Democratic presidential candidate Bernie Sanders speaks during a town hall on jobs and economic security at Cheyenne High School on August 4, 2019 in North Las Vegas, Nevada. Ethan Miller / Getty Images

“[Bernie Sanders] rarely drops by diners or coffee shops with news cameras in tow, unlike most politicians. He hardly ever kisses babies, aides say, and does not mingle much at fundraisers.”

So wrote the New York Times’ Patrick Healy, before continuing: “His high-minded style carries risk. As effective as his policy-laden speeches may be in impressing potential supporters, Mr. Sanders is missing opportunities to lock down uncommitted voters face to face in Iowa and New Hampshire, where campaigns are highly personal.”

Healy wrote those words all the way back in October 2015, a few months before the Vermont senator’s shock draw with Hillary Clinton in Iowa or his landslide primary win in New Hampshire. They could just as easily have been written yesterday.

The mainstream media has almost unrelentingly cast Sanders as a fringe figure: at best, a well-intentioned but single-minded ideologue who eschews the niceties and conventions of electoral politics and lacks the common touch possessed by the infamously warm and down-to-earth personalities who have historically secured major party nominations.
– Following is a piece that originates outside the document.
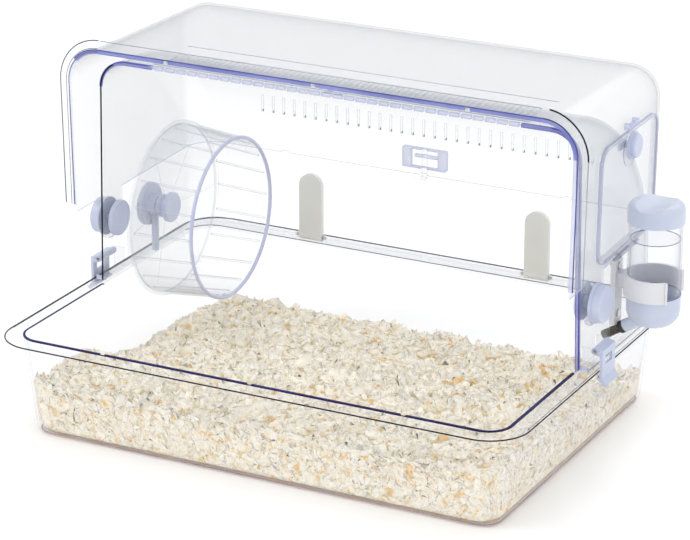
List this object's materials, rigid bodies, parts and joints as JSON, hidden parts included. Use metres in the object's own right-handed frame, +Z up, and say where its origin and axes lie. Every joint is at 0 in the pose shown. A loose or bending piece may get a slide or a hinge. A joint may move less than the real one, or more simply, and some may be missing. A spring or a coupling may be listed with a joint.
{
  "type": "hamster cage",
  "caption": "Clear hamster cage: deep tray with bedding, rear hood, swing-over front cover with a side door, running wheel and outside water bottle.",
  "frame": {"origin": "centre of the tray's underside", "axes": "+X to the viewer's right along the long side, towards the water bottle; +Y from the open front to the back; +Z up"},
  "size_m": [0.5217, 0.353, 0.312],
  "materials": {
    "clear_plastic": "clear gloss",
    "cover_plastic": "clear gloss",
    "tray_plastic": "clear gloss",
    "door_plastic": "clear gloss",
    "lavender_plastic": "gloss",
    "lavender_clear": "clear gloss",
    "grey_plastic": "satin",
    "white_plastic": "satin",
    "frosted_plastic": "satin",
    "bottle_plastic": "clear gloss",
    "water": "clear",
    "dark_steel": "dark polished",
    "pin_steel": "brushed",
    "rubber_seal": "matte",
    "paper_flakes": "matte"
  },
  "bodies": {
    "base": {"base_tray": "tray_plastic", "bedding": "paper_flakes", "hood": "clear_plastic", "latch_keeper": "clear_plastic", "corner_feet": "lavender_plastic", "pivot_pin_left": "lavender_clear", "pivot_pin_right": "lavender_clear", "pivot_cap_left": "lavender_plastic", "pivot_cap_right": "lavender_plastic", "latch_pin_left": "pin_steel", "latch_pin_right": "pin_steel", "rear_clip_pins": "pin_steel", "wheel_mount_disc": "lavender_clear", "wheel_mount_nut": "lavender_plastic", "wheel_mount_strut": "lavender_plastic", "wheel_axle": "lavender_plastic", "wheel_axle_cap": "lavender_plastic", "bottle_bracket": "white_plastic", "bracket_screws": "pin_steel", "bottle_strap": "white_plastic", "bottle_body": "bottle_plastic", "bottle_base": "frosted_plastic", "bottle_water": "water", "drinking_tube": "dark_steel", "tube_seal": "rubber_seal"},
    "front_cover": {"front_cover": "cover_plastic", "cover_latch_frame": "lavender_plastic", "door_hinge_pin": "pin_steel", "door_keeper": "door_plastic"},
    "cover_bolt": {"cover_latch_bolt": "lavender_plastic"},
    "side_door": {"side_door": "door_plastic"},
    "door_knob": {"door_knob": "lavender_plastic"},
    "side_latch_left": {"side_latch_left": "lavender_plastic"},
    "side_latch_right": {"side_latch_right": "lavender_plastic"},
    "rear_clip_left": {"rear_clip_left": "grey_plastic"},
    "rear_clip_right": {"rear_clip_right": "grey_plastic"},
    "wheel": {"wheel_drum": "lavender_clear", "wheel_front_ring": "lavender_plastic", "wheel_back_disc": "lavender_clear", "wheel_hub": "lavender_plastic", "wheel_bush": "white_plastic"},
    "bottle_cap": {"bottle_cap": "frosted_plastic"},
    "drinking_ball": {"drinking_ball": "pin_steel"}
  },
  "joints": [
    {"name": "cover_swing", "type": "hinge", "parent": "base", "child": "front_cover", "pos_m": [0, 0.002, 0.139], "axis": [1, 0, 0], "range_deg": [0, 90]},
    {"name": "cover_bolt_slide", "type": "slide", "parent": "front_cover", "child": "cover_bolt", "axis": [0, 0, -1], "range_m": [0, 0.0075]},
    {"name": "side_door_swing", "type": "hinge", "parent": "front_cover", "child": "side_door", "pos_m": [0.22726, 0.06104, 0.16536], "axis": [-0.0189, 0.9998, 0], "range_deg": [0, 4]},
    {"name": "door_knob_turn", "type": "hinge", "parent": "side_door", "child": "door_knob", "pos_m": [0.22863, 0.06107, 0.25445], "axis": [0.9997, 0.0189, -0.0142], "range_deg": [-90, 0]},
    {"name": "side_latch_left_swing", "type": "hinge", "parent": "base", "child": "side_latch_left", "pos_m": [-0.2315, 0.004, 0.102], "axis": [0, 1, 0], "range_deg": [0, 70]},
    {"name": "side_latch_right_swing", "type": "hinge", "parent": "base", "child": "side_latch_right", "pos_m": [0.2315, 0.004, 0.102], "axis": [0, -1, 0], "range_deg": [0, 70]},
    {"name": "rear_clip_left_swing", "type": "hinge", "parent": "base", "child": "rear_clip_left", "pos_m": [-0.109, 0.1526, 0.0912], "axis": [-1, 0, 0], "range_deg": [0, 70]},
    {"name": "rear_clip_right_swing", "type": "hinge", "parent": "base", "child": "rear_clip_right", "pos_m": [0.109, 0.1526, 0.0912], "axis": [-1, 0, 0], "range_deg": [0, 70]},
    {"name": "wheel_spin", "type": "hinge", "parent": "base", "child": "wheel", "pos_m": [-0.191, 0.053, 0.136], "axis": [1, 0, 0], "continuous": true},
    {"name": "bottle_cap_lift", "type": "slide", "parent": "base", "child": "bottle_cap", "axis": [0, 0, 1], "range_m": [0, 0.025]},
    {"name": "drinking_ball_push", "type": "slide", "parent": "base", "child": "drinking_ball", "axis": [0.8517, 0, 0.524], "range_m": [0, 0.001]}
  ]
}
Very little seems to have changed when it comes to the media’s treatment of Sanders, who — even in 2019 — is intermittently marginal, invisible, anachronistic, or only relevant to a handful of committed supporters unrepresentative of the country at large. Though favored by many a cable news pundit and op-ed columnist, this narrative has always been detached from reality. In truth, Sanders generates widespread enthusiasm across the country — and newly visualized data puts into perspective the sheer breadth of his support.

Made available in map form by the New York Times, data on the individual donations to the various Democratic presidential candidates paints a startling picture. With a total of 746,000 individual donors, Sanders leads the pack, with Elizabeth Warren coming second at 421,000. Others are far behind. Joe Biden, nominally the race’s current front-runner, has attracted a mere 256,000 individual donations — well under half Sanders’s total. But at least as significant is the regional distribution of the contributions, with the majority of America’s counties colored in various shades of blue to signify that the Vermont senator leads there in the number of individual donations — so much so that the Times saw the need to produce a second map with Sanders excluded, to make the other candidates’ relative strongholds visible at all.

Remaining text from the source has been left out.